When It Makes More Sense To Replace The Battery

Charging is worth the shot when the battery still has decent life left. Past that point, replacement is cheaper than repeat no-start mornings, towing, and the hassle of guessing wrong.

Swap the battery instead of nursing it along when these signs show up:

  • It fails again soon after a full charge.
  • It is old and the car has started more slowly for weeks.
  • The case is damaged, swollen, or leaking.
  • It keeps needing jumps.
  • A test shows poor cranking power or a bad cell.

Don’t pin every no-start on the battery, either. A weak alternator, dirty ground, loose terminal, or parasitic draw can kill a new battery just as fast as an old one. If replacement fixes nothing, the battery was never the whole story.

Age Still Counts

Even a battery that passes a quick charge can be living on borrowed time once it gets older. Heat, vibration, and short-trip driving wear it down little by little. That wear does not always show up until the weather turns cold or the car sits for a few days. If your battery is already in that late stage, charging may help today and still leave you stranded next week.
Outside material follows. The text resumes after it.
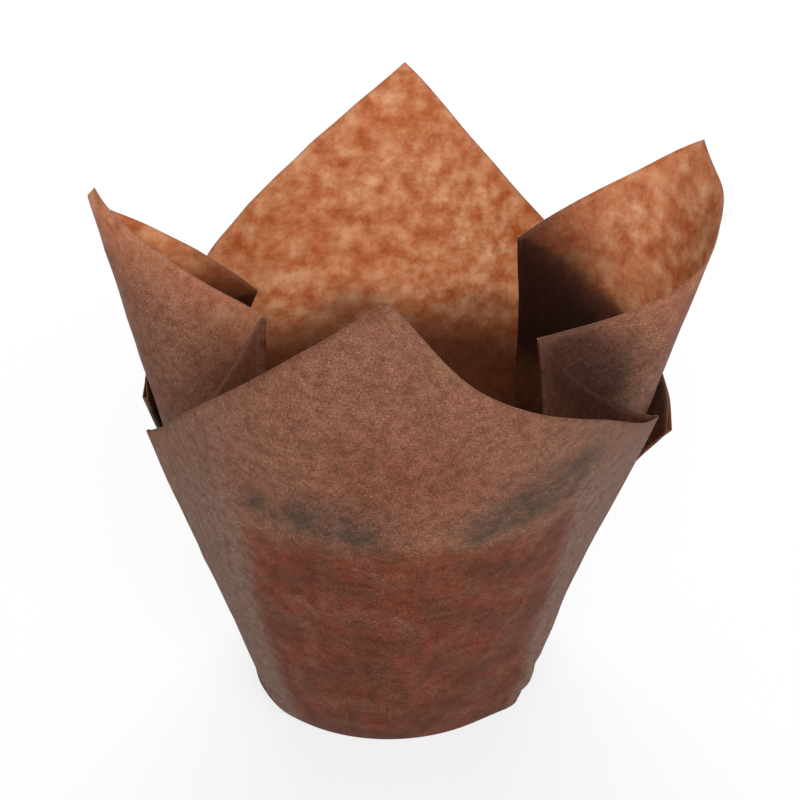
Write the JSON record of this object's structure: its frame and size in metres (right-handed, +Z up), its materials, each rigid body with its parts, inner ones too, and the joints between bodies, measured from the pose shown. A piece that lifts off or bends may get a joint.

Cold Weather And Short Trips Expose Weak Batteries

Winter starts ask more from the battery while short trips give it less time to recover. That’s why a borderline battery can seem fine in mild weather and then fold the moment temperatures drop. If your driving pattern is mostly short hops, a maintainer can make more sense than waiting for the next no-start.

A Smart Next Step Before You Spend Money

If the battery has gone flat once, charge it fully and test it soon after. Many parts stores and repair shops can run a quick battery and charging-system check. That small step tells you whether the battery still has usable reserve or whether the car itself is draining or undercharging it.

The plain answer is this: charging a car battery works when the battery is still healthy enough to hold a charge. It does not work as a cure for age, plate damage, or a bad charging system. If the battery comes back strong and stays that way, you’ve saved yourself a replacement. If it fades right away, the charger gave you your answer.